Wednesday, June 4, 2008

Crepe Suzette

Another of my favorite Breakfast/Dessert/Snack dish. I modified a version from the Savoy's cookbook, which has great tasting and wonderful looking recipes. The Savoy Restaurant was opened by French Chef Escoffier at the Savoy Hotel in 1890 (founded by the founder of Ritz Hotels). It's an excellent book that reinvents many grand classics such as the Pêche Melba and Veal Holstein.

Crêpes Suzettes

1cup plain flour
Pinch of salt
2 eggs
8 tbsp sugar
1 ¼ cups milk
3 tbsp unsalted butter (or half salted)

Sauce

1 ¼ cups orange juice
Zest of 2 oranges
1/2 tsp Vanilla Extract
¼ cup Grand Marnier
Lemon Juice
Vanilla Ice Cream, to serve


To make the crepes:
  • sift the flour and salt into a large bowl, then add the eggs, half the sugar, and about a quarter of the milk.
  • Mix to a thick batter, then gradually whisk in the rest of the milk. Melt the butter in a pan until it begins to froth and mix half into the batter.
  • Heat a non-stick frying pan. Brush the inside with a little of the remaining butter, and ladle in enough batter to cover the base of the pan in a thin layer, tilting the pan gently to spread it evenly. I usually take the pan off the heat when I do this, to ensure that the whole surface is covered by a runny batter.
  • Cook for 30 seconds, turn the crepe over, and cook for another 30 seconds. The crepe should be evenly browned on both sides. Take it out of the pan, and continue to make more crepes in the same way, greasing the pan with a paper towel dipped in melted butter.
To make the sauce:
  • Heat the remaining sugar in a wide pan, stirring constantly until amber colored.
  • Add the orange juice and vanilla extract. Simmer the sauce until thickened to your taste.
*I like to add pieces of mandarin in my sauce, to make less sweet and more fruity. Another variant is to make the crêpes and fill them with jam (cherry jam works very well) instead of adding the sauce. It makes an easy snack.

To serve:

  • Heat 4 plates in your oven. Take a crepe, lay it in the sauce, then turn it and fold it in half, then into half again.
  • Arrange all the crepe like this in the pan, squeeze on a little lemon juice, and add the Grand Marnier.
  • Leave to infuse for 1 minute, then serve 2 crepes on each plate. At the last moment, top with the vanilla ice cream, which will melt deliciously over the hot crepes.
*You can also flambé the Grand Marnier with a torch while on the plates. You can also skip the Grand Marnier and just serve the Crêpes alcohol free :)

Buttermilk Biscuits

Here's one of my favorite low-sugar cookies. It's some kind of mix between a scone and bread - it's chewy and melts in your mouth. I will post a picture as soon as I can get my hands on some buttermilk (I usually end up drinking it all hehe).

Ingredients:
  • 2 cups all-purpose flour
  • 2 tablespoons maple sugar (you can replace by brown sugar if you don't mind losing the maple flavour)
  • 1 teaspoon baking powder
  • 1 teaspoon salt
  • ½ teaspoon baking soda
  • 6 tablespoons cold unsalted butter, cut into small pieces
  • ¾ cup buttermilk

Preparation:
  • Preheat the oven to 400 degrees F. Line a baking sheet with parchment paper/aluminum foil and set aside.
  • In a large bowl, stir together the flour, maple sugar, baking powder, salt and baking soda until well combined.
  • Work in the butter with a fork (or 2 knifes) and then add the buttermilk. Stir just until the dough comes together.
  • Pat the dough out into a 6-inch circle and cut it into 6 pie-shaped wedges (It can easily be cut with a pair of clean scissors).
  • Transfer them to the baking sheet and bake for about 12 min, or until light golden (Don't overbake or it will not be chewy).

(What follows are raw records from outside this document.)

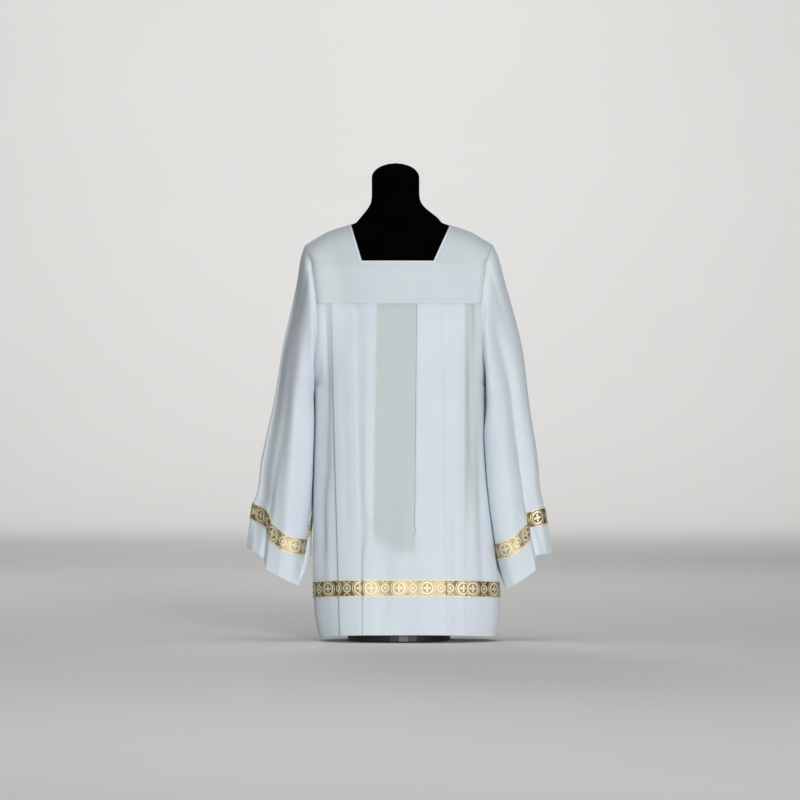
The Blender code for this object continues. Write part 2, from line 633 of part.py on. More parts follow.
def build_torso(collection, black):
    """The form's torso, shoulders and neck with a rounded cap, as rings of points."""
    rings = [(z, w, d, 0.0, TORSO_SQUARE)
             for z, w, d in zip(TORSO["z"], TORSO["width"], TORSO["depth"])]
    drop = (CLOTH + REST) * SHOULDER_SLANT
    for x, depth in zip(SHOULDER_STATIONS, SHOULDER_DEPTHS):
        rings.append((float(shoulder_height(x)) - drop, x, depth, 0.0, SHOULDER_SQUARE))
    neck_depth = NECK["width"][4]
    for z, width, lean in zip(NECK["z"], NECK["width"], NECK["lean"]):
        rings.append((z, width, min(width, neck_depth), lean, SHOULDER_SQUARE))
    work = bmesh.new()
    loops = []
    for z, width, depth, lean, square in rings:
        power = 2.0 / square
        loop = []
        for k in range(FORM_POINTS):
            angle = math.tau * k / FORM_POINTS
            cosine, sine = math.cos(angle), math.sin(angle)
            x = lean + width * math.copysign(abs(cosine) ** power, cosine)
            y = depth * math.copysign(abs(sine) ** power, sine)
            loop.append(work.verts.new((x, y, z)))
        loops.append(loop)
    for lower, upper in zip(loops, loops[1:]):
        for k in range(FORM_POINTS):
            m = (k + 1) % FORM_POINTS
            work.faces.new((lower[k], lower[m], upper[m], upper[k]))
    work.faces.new(loops[0])
    top = work.verts.new((NECK["lean"][-1], 0.0, NECK_TOP_Z))
    for k in range(FORM_POINTS):
        work.faces.new((loops[-1][k], loops[-1][(k + 1) % FORM_POINTS], top))
    bmesh.ops.recalc_face_normals(work, faces=work.faces)
    mesh = bpy.data.meshes.new("form_torso")
    work.to_mesh(mesh)
    work.free()
    mesh.shade_smooth()
    add_piece("form_torso", mesh, black, collection)


def add_cylinder(name, radius, low, high, sides, material, collection):
    """A standing cylinder between two heights."""
    bpy.ops.mesh.primitive_cylinder_add(vertices=sides, radius=radius, depth=high - low,
                                        location=(0.0, 0.0, (low + high) / 2))
    piece = bpy.context.object
    for owner in list(piece.users_collection):
        owner.objects.unlink(piece)
    collection.objects.link(piece)
    piece.name = name
    piece.data.materials.append(material)
    piece.data.shade_smooth()
    piece.data.set_sharp_from_angle(angle=math.radians(SHARP_DEGREES))
    return piece


def build_stand(collection, black):
    """The post under the torso and the round base."""
    base = add_cylinder("form_base", BASE_RADIUS, 0.0, BASE_HEIGHT, BASE_SIDES, black,
                        collection)
    edge = base.modifiers.new("rounded edge", "BEVEL")
    edge.width = BASE_EDGE
    edge.segments = 2
    edge.limit_method = "ANGLE"
    add_cylinder("form_post", POST_RADIUS, BASE_HEIGHT + SEAM, TORSO["z"][0] - SEAM,
                 POST_SIDES, black, collection)


def main():
    """Builds every piece."""
    clear_scene()
    collection = bpy.data.collections.new("surplice_on_form")
    bpy.context.scene.collection.children.link(collection)
    white = make_material("white cloth", WHITE, *CLOTH_FINISH)
    gold = make_material("gold braid", GOLD, *BRAID_FINISH)
    black = make_material("black form", BLACK, *FORM_FINISH)
    build_panels(collection, white, gold)
    build_shoulders(collection, white)
    build_binding(collection, white)
    build_sleeves(collection, white, gold)
    build_torso(collection, black)
    build_stand(collection, black)


main()
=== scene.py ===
"""The looks of a white surplice with gold braid on a black limbless dress form.

Metres, +Z up, the front faces -Y. Every piece of cloth is a thin wall on the same form as its
solid, with finer folds, seams and stitching.
"""
import functools
from math import acos, asin, atan2, copysign, cos, exp, hypot, pi, radians, sin, tau

import bmesh
import bpy
import numpy as np
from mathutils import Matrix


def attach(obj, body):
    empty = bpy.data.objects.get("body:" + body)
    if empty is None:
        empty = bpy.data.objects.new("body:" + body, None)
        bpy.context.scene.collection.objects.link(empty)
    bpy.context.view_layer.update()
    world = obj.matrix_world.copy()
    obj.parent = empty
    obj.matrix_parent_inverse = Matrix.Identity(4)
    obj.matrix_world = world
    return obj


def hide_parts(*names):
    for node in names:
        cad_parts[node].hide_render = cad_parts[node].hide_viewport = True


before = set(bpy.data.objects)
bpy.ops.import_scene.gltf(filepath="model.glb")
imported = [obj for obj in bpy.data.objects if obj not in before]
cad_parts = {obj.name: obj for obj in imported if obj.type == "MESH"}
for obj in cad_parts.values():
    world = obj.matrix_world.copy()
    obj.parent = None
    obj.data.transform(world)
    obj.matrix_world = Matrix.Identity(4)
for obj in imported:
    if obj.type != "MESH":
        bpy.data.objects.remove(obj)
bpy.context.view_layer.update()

# The garment's sizes, the same as the solids'. The first row of a table gives the places of
# the others: heights, distances from the middle, or shares of a length
CLOTH, BRAID = 0.001, 0.001
SEAM, ARM_SEAM, BRAID_GAP, REST, SLEEVE_CLEAR = 0.0003, 0.0007, 0.0004, 0.0006, 0.0022
HEM_Z, HEM_RISE = 0.008, 0.01
RISE_FROM_Z, RISE_FULL_Z = 0.24, 0.15
BRAID_Z = (0.1345, 0.0965)
UNDERARM_Z, PLEAT_TOP_Z, YOKE_SEAM_Z = 0.581, 0.776, 0.864
BINDING, YOKE_ROUND = 0.0065, 2.2
NECK_EDGE = {"left": (-0.0895, -0.1175), "right": (0.0825, 0.124)}
ARM_EDGE = {"left": (-0.2, -0.2165), "right": (0.2, 0.2165)}
SIDE_SIGN = {"left": -1, "right": 1}
SHOULDER_LINE = {
    "x": (0.095, 0.104, 0.111, 0.125, 0.145, 0.165, 0.186, 0.2, 0.2165),
    "z": (0.9645, 0.9605, 0.958, 0.953, 0.947, 0.9395, 0.9275, 0.919, 0.9095),
}
BODY = {
    "z": (0.008, 0.045, 0.1, 0.2, 0.42, 0.54, 0.581, 0.7, 0.776, 0.864),
    "left": (-0.177, -0.1865, -0.1915, -0.194, -0.1955, -0.1965, -0.199, -0.204, -0.206, -0.207),
    "right": (0.2195, 0.225, 0.2275, 0.2175, 0.1985, 0.197, 0.199, 0.204, 0.206, 0.207),
    "depth": (0.1335, 0.134, 0.1335, 0.132, 0.13, 0.129, 0.1285, 0.127, 0.124, 0.116),
}
BODY_SQUARE, ARM_FIT_FROM = 2.6, 0.45
ARMHOLE = {
    "z": (0.581, 0.6, 0.63, 0.68, 0.72, 0.776, 0.82, 0.864),
    "x": (0.199, 0.1972, 0.1935, 0.1885, 0.1875, 0.19, 0.1945, 0.2),
    "y": (0.0002, 0.034, 0.06, 0.084, 0.094, 0.097, 0.092, 0.08),
}
# Columns: top_x, hem_x, upper_side, tuck, opens
PLEATS = (
    (-0.154, -0.133, "right", 0.016, False),
    (-0.1035, -0.0875, "left", 0.016, False),
    (-0.0506, -0.062, "left", 0.018, True),
    (0.0414, 0.0345, "right", 0.018, True),
    (0.0966, 0.108, "left", 0.016, False),
    (0.1518, 0.1495, "left", 0.014, False),
)
OUTER_PITCH = (0.0015, 0.0018)
INNER_PITCH = (0.0017, 0.005)
PITCH_FULL_Z = 0.5
OPEN_FROM_Z, OPEN_BY_Z = 0.33, 0.17
OPEN_WIDTH, OPEN_ROUNDING = 0.036, (0.01, 0.036)
PLEAT_MARGIN, SIDE_WAVE = 0.003, 0.007
SLEEVE_OUTER = {
    "left": {
        "z": (0.9095, 0.878, 0.799, 0.689, 0.551, 0.413, 0.344, 0.312, 0.281, 0.213),
        "x": (-0.2165, -0.2325, -0.245, -0.2655, -0.2875, -0.317, -0.326, -0.337, -0.342, -0.351),
    },
    "right": {
        "z": (0.9095, 0.878, 0.799, 0.689, 0.551, 0.413, 0.344, 0.3035, 0.2651, 0.2005),
        "x": (0.2165, 0.2375, 0.26, 0.282, 0.299, 0.3197, 0.326, 0.3355, 0.3416, 0.353),
    },
}
SLEEVE_INNER = {
    "left": {"z": (0.5805, 0.5, 0.4, 0.3, 0.196), "x": (-0.2002, -0.2012, -0.2012, -0.201, -0.202)},
    "right": {"z": (0.5805, 0.5, 0.4, 0.3, 0.172), "x": (0.2002, 0.2025, 0.206, 0.2125, 0.234)},
}
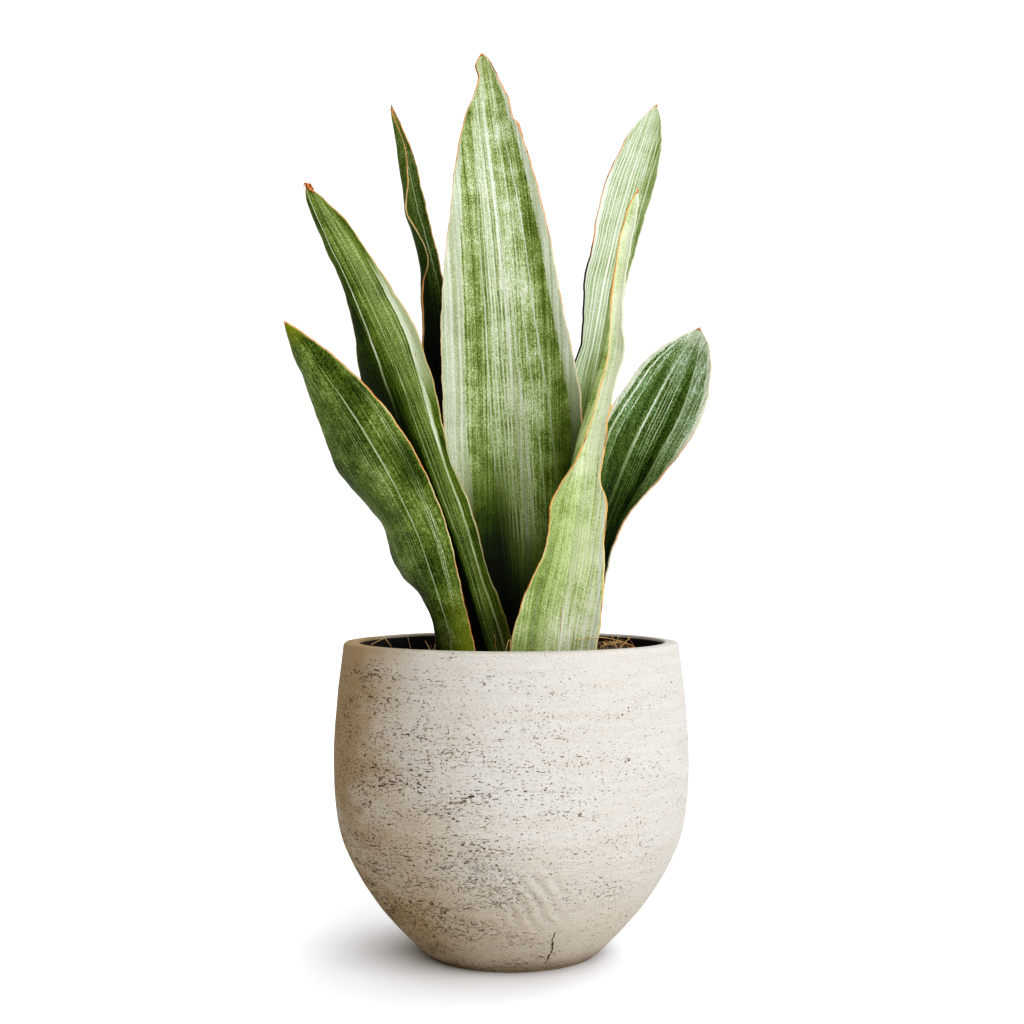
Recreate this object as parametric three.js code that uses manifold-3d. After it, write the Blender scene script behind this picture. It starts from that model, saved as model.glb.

* If adding ingredients like berries or chocolate chips, add them at the very end before cutting the dough in wedges, otherwise they will loose their juices (especially frozen berries) or melt into the dough.

Here are pictures of some biscuits I made in a mini oven. The top is a bit too dark to my taste, but it is crunchy, while the inside is soft. Notice how much the biscuits expand; make sure you space them on the baking sheet!